Despite living in an age of technological revolution, we seem to be lacking on the front of connectivity. Currently, I am competing at a National sporting competition and have super limited access to internet. I mean, yes, I could go out and spend an arm and a leg buying a portable wi-fi device, but I’m a poor uni student – I know you feel me. Because of this, I have escaped between games and am holed up in the Library at the Ipswich USQ Campus (thankfully my nationals was in Ipswich!!), frantically trying to submit an assignment, complete an online quiz, write a blog, and do as much coursework as possible.
Now, what I find interesting is that if I lived in, say, Finland, Hong Kong, Paris or New York, I wouldn’t need to do this. I could sit at the fields where my nationals competition is being held and connect to free, password-free, wireless internet.
Now, there is a point about education coming.

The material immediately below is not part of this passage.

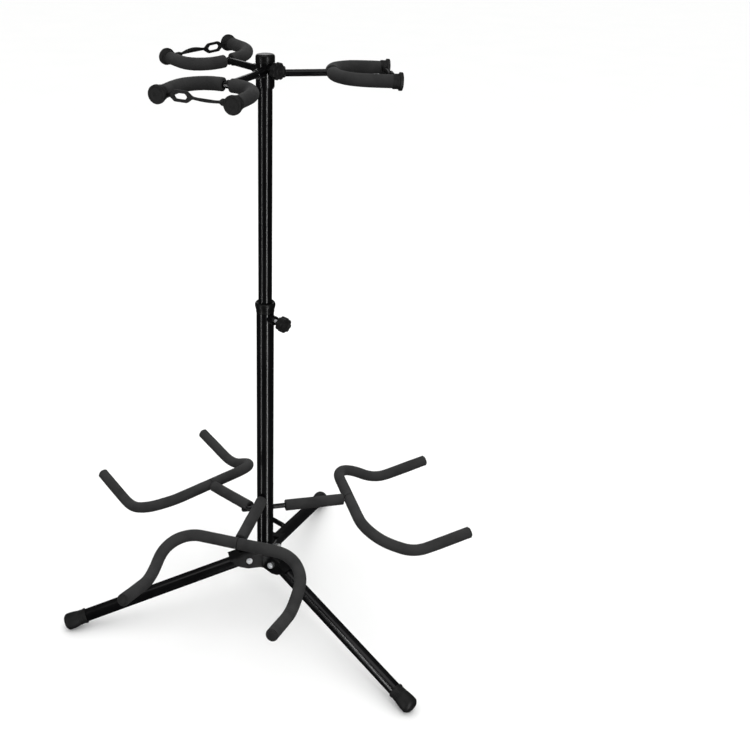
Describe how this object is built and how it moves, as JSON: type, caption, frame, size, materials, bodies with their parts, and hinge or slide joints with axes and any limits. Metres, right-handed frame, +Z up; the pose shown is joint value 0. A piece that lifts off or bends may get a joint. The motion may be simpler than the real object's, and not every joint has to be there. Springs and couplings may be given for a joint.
{
  "type": "guitar rack",
  "caption": "Folding upright rack with splayed legs, foam-covered body cradles low on the column and padded neck yokes with rubber straps at the top.",
  "frame": {"origin": "column axis at the floor", "axes": "+Z up along the column; -Y towards the front cradle; +X to the right"},
  "size_m": [0.7157, 0.6807, 0.994],
  "materials": {
    "black_powder_coat": "gloss black powder coat over steel tube",
    "zinc_steel": "bright zinc plate",
    "foam_sleeve": "matte closed-cell foam, charcoal",
    "rubber_boot": "moulded black rubber",
    "rubber_cap": "moulded black rubber with a fine grain",
    "rubber_strap": "flexible black rubber",
    "knob_plastic": "textured black nylon",
    "black_plastic": "smooth black nylon"
  },
  "bodies": {
    "base": {"lower_tube": "black_powder_coat", "base_hub": "black_powder_coat", "hub_plug": "black_plastic", "leg_bolts": "zinc_steel", "leg_nuts": "zinc_steel", "collar": "black_plastic", "knob_boss": "black_powder_coat"},
    "leg_rear": {"leg_rear_tube": "black_powder_coat", "leg_rear_bush": "black_plastic", "leg_rear_boot": "rubber_boot"},
    "leg_left": {"leg_left_tube": "black_powder_coat", "leg_left_bush": "black_plastic", "leg_left_boot": "rubber_boot"},
    "leg_right": {"leg_right_tube": "black_powder_coat", "leg_right_bush": "black_plastic", "leg_right_boot": "rubber_boot"},
    "mast": {"upper_tube": "black_powder_coat", "mast_guide": "black_plastic"},
    "height_clamp": {"height_knob": "knob_plastic", "height_screw": "zinc_steel"},
    "yoke_head": {"head_sleeve": "black_powder_coat", "head_cap": "black_plastic", "yoke_front_frame": "black_powder_coat", "yoke_front_foam_a": "foam_sleeve", "yoke_front_foam_b": "foam_sleeve", "yoke_front_caps": "rubber_cap", "yoke_front_strap": "rubber_strap", "yoke_right_frame": "black_powder_coat", "yoke_right_foam_a": "foam_sleeve", "yoke_right_foam_b": "foam_sleeve", "yoke_right_caps": "rubber_cap", "yoke_right_strap": "rubber_strap", "yoke_left_frame": "black_powder_coat", "yoke_left_foam_a": "foam_sleeve", "yoke_left_foam_b": "foam_sleeve", "yoke_left_caps": "rubber_cap", "yoke_left_strap": "rubber_strap"},
    "head_clamp": {"head_knob": "knob_plastic", "head_screw": "zinc_steel"},
    "cradle_front": {"cradle_front_rod": "black_powder_coat", "cradle_front_stem_foam": "foam_sleeve", "cradle_front_foam_a": "foam_sleeve", "cradle_front_foam_b": "foam_sleeve", "cradle_front_tips": "rubber_cap"},
    "cradle_right": {"cradle_right_rod": "black_powder_coat", "cradle_right_stem_foam": "foam_sleeve", "cradle_right_foam_a": "foam_sleeve", "cradle_right_foam_b": "foam_sleeve", "cradle_right_tips": "rubber_cap"},
    "cradle_left": {"cradle_left_rod": "black_powder_coat", "cradle_left_stem_foam": "foam_sleeve", "cradle_left_foam_a": "foam_sleeve", "cradle_left_foam_b": "foam_sleeve", "cradle_left_tips": "rubber_cap"}
  },
  "joints": [
    {"name": "mast_height", "type": "slide", "parent": "base", "child": "mast", "axis": [0, 0, 1], "range_m": [-0.23, 0.05]},
    {"name": "leg_rear_fold", "type": "hinge", "parent": "base", "child": "leg_rear", "pos_m": [0, 0.031, 0.1088], "axis": [-1, 0, 0], "range_deg": [0, 72]},
    {"name": "leg_left_fold", "type": "hinge", "parent": "base", "child": "leg_left", "pos_m": [-0.02685, -0.0155, 0.1088], "axis": [0.5, -0.866, 0], "range_deg": [0, 72]},
    {"name": "leg_right_fold", "type": "hinge", "parent": "base", "child": "leg_right", "pos_m": [0.02685, -0.0155, 0.1088], "axis": [0.5, 0.866, 0], "range_deg": [0, 72]},
    {"name": "height_knob_turn", "type": "hinge", "parent": "base", "child": "height_clamp", "pos_m": [0, 0, 0.572], "axis": [0.866, -0.5, 0], "range_deg": [0, 720]},
    {"name": "head_swivel", "type": "hinge", "parent": "mast", "child": "yoke_head", "pos_m": [0, 0, 0.969], "axis": [0, 0, 1], "continuous": true},
    {"name": "head_knob_turn", "type": "hinge", "parent": "yoke_head", "child": "head_clamp", "pos_m": [0, 0, 0.972], "axis": [0.866, -0.5, 0], "range_deg": [0, 720]},
    {"name": "cradle_front_slide", "type": "slide", "parent": "base", "child": "cradle_front", "axis": [0, -0.9945, -0.1045], "range_m": [0, 0.03]},
    {"name": "cradle_right_slide", "type": "slide", "parent": "base", "child": "cradle_right", "axis": [0.866, 0.5, 0], "range_m": [-0.018, 0.012]},
    {"name": "cradle_left_slide", "type": "slide", "parent": "base", "child": "cradle_left", "axis": [-0.8639, 0.4988, -0.0698], "range_m": [-0.024, 0.012]}
  ]
}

Not every household has the internet, and not every child has access to the internet. Particularly when teaching in rural and regional areas, acknowledgement must be made of the fact that not every student in your class will have the resources to go home and use a computer and the internet to complete a task. In such areas, the number of students who travel to and from school on buses is also enormous, so even staying after school or going to the local library isn’t a feasible solution – not when you have to travel upwards of 40km to reach home. So, for these students, how do we as educators give them the same opportunities and the same access to ICTs? How do WE adjust so that no child is disadvantaged simply because of where they live?